▶ **WRITTEN INSTRUCTION**: Every line in the listing is to be echoed verbatim.

[Start AVAILABLE DATA]

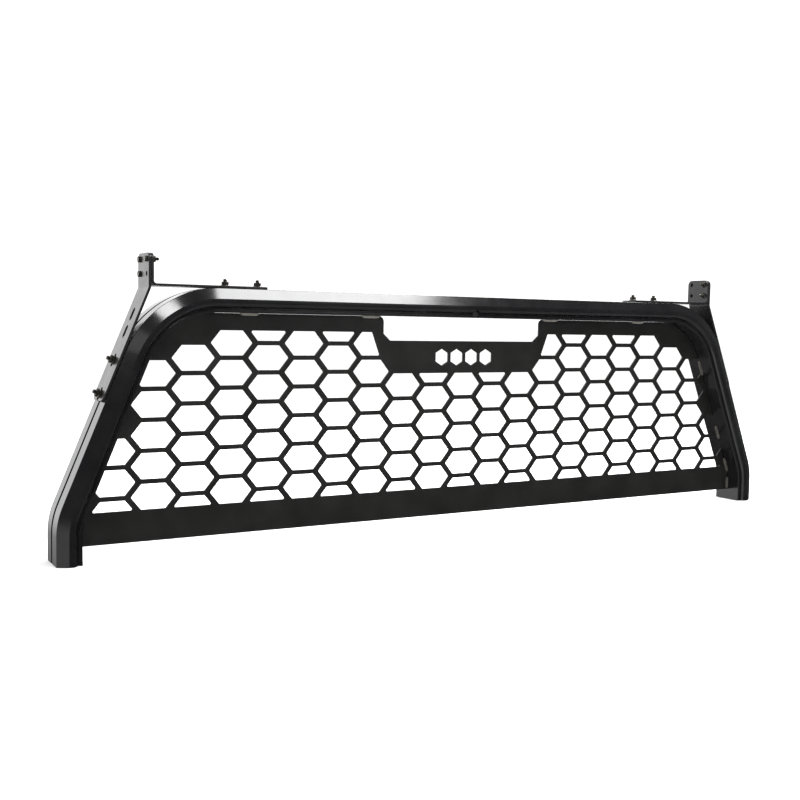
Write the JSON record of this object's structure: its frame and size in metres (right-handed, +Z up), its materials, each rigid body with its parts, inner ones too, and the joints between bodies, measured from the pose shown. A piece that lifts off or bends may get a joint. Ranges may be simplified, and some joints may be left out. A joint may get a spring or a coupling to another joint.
{
  "type": "headache rack",
  "caption": "Truck-bed headache rack: bent slotted extrusion arch with a hexagonal-mesh screen, a brake-light notch and corner load stops that slide along the top rail.",
  "frame": {"origin": "midway between the two feet, on the plane that they stand on, in the middle of the extrusion's depth", "axes": "+X across the truck towards the right-hand foot, -Y out of the face with the chamfered edge, +Z up"},
  "size_m": [1.74, 0.082, 0.555],
  "materials": {
    "gloss_black_coat": "semi-gloss black powder coat over aluminium",
    "satin_black_coat": "satin black powder coat over aluminium",
    "textured_black_coat": "fine-textured black powder coat over steel",
    "black_zinc": "black zinc-plated steel",
    "black_rubber": "matt moulded rubber"
  },
  "bodies": {
    "rack": {"frame_extrusion": "gloss_black_coat", "honeycomb_screen": "satin_black_coat", "wire_hole_grommet": "black_rubber", "side_strip_left": "textured_black_coat", "t_bolt_leg_upper_left": "black_zinc", "flange_nut_leg_upper_left": "black_zinc", "t_bolt_leg_lower_left": "black_zinc", "flange_nut_leg_lower_left": "black_zinc", "tab_bolt_upper_front_left": "black_zinc", "tab_bolt_upper_back_left": "black_zinc", "tab_bolt_lower_back_left": "black_zinc", "side_strip_right": "textured_black_coat", "t_bolt_leg_upper_right": "black_zinc", "flange_nut_leg_upper_right": "black_zinc", "t_bolt_leg_lower_right": "black_zinc", "flange_nut_leg_lower_right": "black_zinc", "tab_bolt_upper_front_right": "black_zinc", "tab_bolt_lower_front_right": "black_zinc"},
    "load_stop_left": {"top_bracket_left": "textured_black_coat", "t_bolt_rail_inner_left": "black_zinc", "flange_nut_rail_inner_left": "black_zinc", "t_bolt_rail_outer_left": "black_zinc", "flange_nut_rail_outer_left": "black_zinc", "tab_nut_upper_front_left": "black_zinc", "tab_nut_upper_back_left": "black_zinc", "tab_nut_lower_back_left": "black_zinc"},
    "load_stop_right": {"top_bracket_right": "textured_black_coat", "t_bolt_rail_inner_right": "black_zinc", "flange_nut_rail_inner_right": "black_zinc", "t_bolt_rail_outer_right": "black_zinc", "flange_nut_rail_outer_right": "black_zinc", "tab_nut_upper_front_right": "black_zinc", "tab_nut_lower_front_right": "black_zinc"}
  },
  "joints": [
    {"name": "left_load_stop_slide", "type": "slide", "parent": "rack", "child": "load_stop_left", "axis": [1, 0, 0], "range_m": [0, 0.42]},
    {"name": "right_load_stop_slide", "type": "slide", "parent": "rack", "child": "load_stop_right", "axis": [-1, 0, 0], "range_m": [0, 0.42]}
  ]
}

[End AVAILABLE DATA]

▶ **REPLY**:
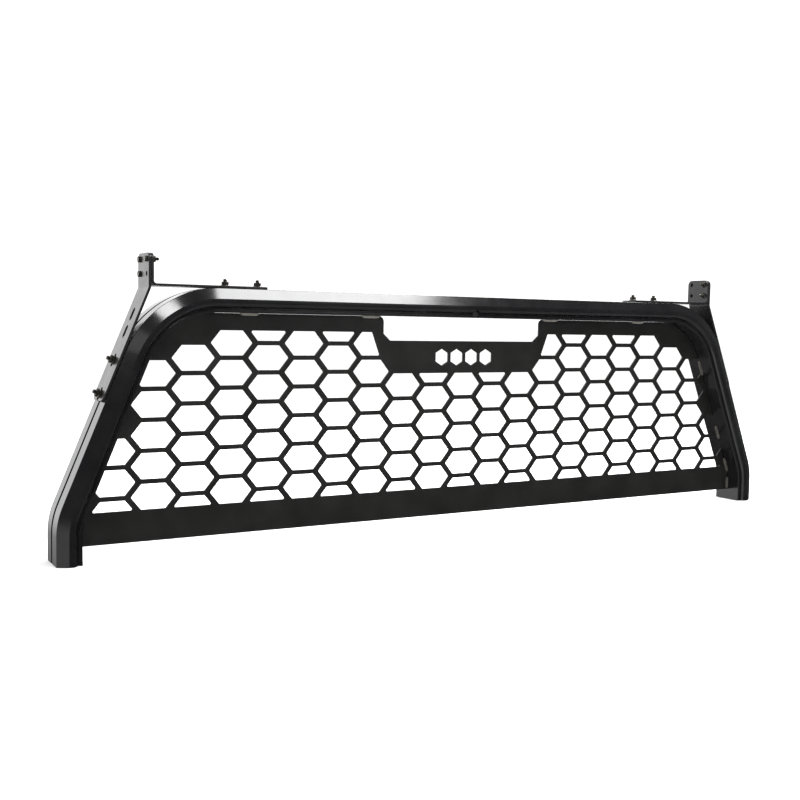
Write the JSON record of this object's structure: its frame and size in metres (right-handed, +Z up), its materials, each rigid body with its parts, inner ones too, and the joints between bodies, measured from the pose shown. A piece that lifts off or bends may get a joint. Ranges may be simplified, and some joints may be left out. A joint may get a spring or a coupling to another joint.
{
  "type": "headache rack",
  "caption": "Truck-bed headache rack: bent slotted extrusion arch with a hexagonal-mesh screen, a brake-light notch and corner load stops that slide along the top rail.",
  "frame": {"origin": "midway between the two feet, on the plane that they stand on, in the middle of the extrusion's depth", "axes": "+X across the truck towards the right-hand foot, -Y out of the face with the chamfered edge, +Z up"},
  "size_m": [1.74, 0.082, 0.555],
  "materials": {
    "gloss_black_coat": "semi-gloss black powder coat over aluminium",
    "satin_black_coat": "satin black powder coat over aluminium",
    "textured_black_coat": "fine-textured black powder coat over steel",
    "black_zinc": "black zinc-plated steel",
    "black_rubber": "matt moulded rubber"
  },
  "bodies": {
    "rack": {"frame_extrusion": "gloss_black_coat", "honeycomb_screen": "satin_black_coat", "wire_hole_grommet": "black_rubber", "side_strip_left": "textured_black_coat", "t_bolt_leg_upper_left": "black_zinc", "flange_nut_leg_upper_left": "black_zinc", "t_bolt_leg_lower_left": "black_zinc", "flange_nut_leg_lower_left": "black_zinc", "tab_bolt_upper_front_left": "black_zinc", "tab_bolt_upper_back_left": "black_zinc", "tab_bolt_lower_back_left": "black_zinc", "side_strip_right": "textured_black_coat", "t_bolt_leg_upper_right": "black_zinc", "flange_nut_leg_upper_right": "black_zinc", "t_bolt_leg_lower_right": "black_zinc", "flange_nut_leg_lower_right": "black_zinc", "tab_bolt_upper_front_right": "black_zinc", "tab_bolt_lower_front_right": "black_zinc"},
    "load_stop_left": {"top_bracket_left": "textured_black_coat", "t_bolt_rail_inner_left": "black_zinc", "flange_nut_rail_inner_left": "black_zinc", "t_bolt_rail_outer_left": "black_zinc", "flange_nut_rail_outer_left": "black_zinc", "tab_nut_upper_front_left": "black_zinc", "tab_nut_upper_back_left": "black_zinc", "tab_nut_lower_back_left": "black_zinc"},
    "load_stop_right": {"top_bracket_right": "textured_black_coat", "t_bolt_rail_inner_right": "black_zinc", "flange_nut_rail_inner_right": "black_zinc", "t_bolt_rail_outer_right": "black_zinc", "flange_nut_rail_outer_right": "black_zinc", "tab_nut_upper_front_right": "black_zinc", "tab_nut_lower_front_right": "black_zinc"}
  },
  "joints": [
    {"name": "left_load_stop_slide", "type": "slide", "parent": "rack", "child": "load_stop_left", "axis": [1, 0, 0], "range_m": [0, 0.42]},
    {"name": "right_load_stop_slide", "type": "slide", "parent": "rack", "child": "load_stop_right", "axis": [-1, 0, 0], "range_m": [0, 0.42]}
  ]
}